I used to lie a lot, I used to lie for sport. I used to lie just to see how big a lie I could tell and people would still swallow it. I'm done with being that kind of person now, and I'm done with dealing with those kinds of peoples. I'm done with dealing with the kind of jerk-off who would vandalize somebody's car for a lark or go out to the bars looking for a fight. Every time I even think about telling a fib, I remember the look in Roo's eye when she told me, "I just can't trust you anymore," and I will never let things get like that again.
The biggest social problem I've had in the last year? I'm too honest, too open about my feelings. I make people uncomfortable by talking about how I feel and what I think to a degree that they feel impinges on their sense of discretion.
You know what? Fuck you on that score, it is a helluva lot better than the other extreme, and I'm working on finding the middle ground.
So, to sum up: having a good time at GenCon.
no subject
Date: 14 Aug 2006 16:53 (UTC)I actually don't agree with this at all. I think that flirting is a great way to get to know someone and it's a fun and very innocent ego boost, sometimes for both (the flirtee for getting some attention, and the flirter if the flirting is recripocated). I love to play "The Game"!
There is a point where harmless flirting crosses the boundries into wanting or working towards something more. That point however comes after the harmless, getting to know you flirting. You have to find out whether your flirtee is looking for more or not. I realize however that there are those who don't give as clear signals as I do. Who don't share vital information (having a significat other, etc).
I keep forgetting the strange draw the pirates have, whereas once I was lost, now I'm found in a world where the pickup line, Is there some kind of cheat code that would get you suckin' my cock right now? is frighteningly effective and efficient.
As much of a draw as the pirates have, that sort of flirting is way outside my boundries. While it is honest, if someone were to give me that pick up line, my time with them would be over.

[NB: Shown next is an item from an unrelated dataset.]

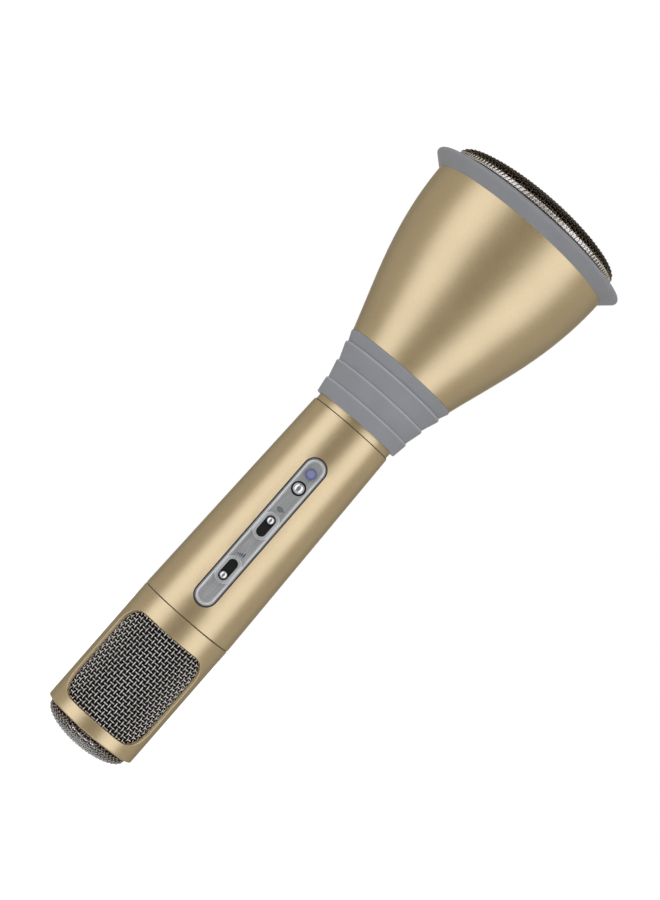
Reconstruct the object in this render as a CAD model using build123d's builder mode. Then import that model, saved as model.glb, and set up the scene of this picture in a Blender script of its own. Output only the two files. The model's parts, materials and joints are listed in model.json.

Not sure this comment came out exactly as I meant to explain it. ::sigh:: Anyways...since I see in your other comments you will be in Atlanta for DCon, here's hoping to at least catch a glimpse of you and say hello and give hugs. I'll be there all day Saturday and Saturday night. I'll be dressed as Harley Quinn.
no subject
Date: 14 Aug 2006 19:38 (UTC)You'll get no argument from me here. Rather, I was saying that when I'm drinking with the pirates, I tend to make lude suggestions and lacivious comments to a person simply because I think they'll consent to them, not nessecarily because I want them to.
You'll also remember that I kept my flirting with you well below (above?) that sort of crudeness. There's a reason for that.
Basically, I meant by this section of my post that when I'm drinking with those guys, I often lose sight of the fact that I've tried casual sex and disliked it. But it was hardly the main thrust of my post.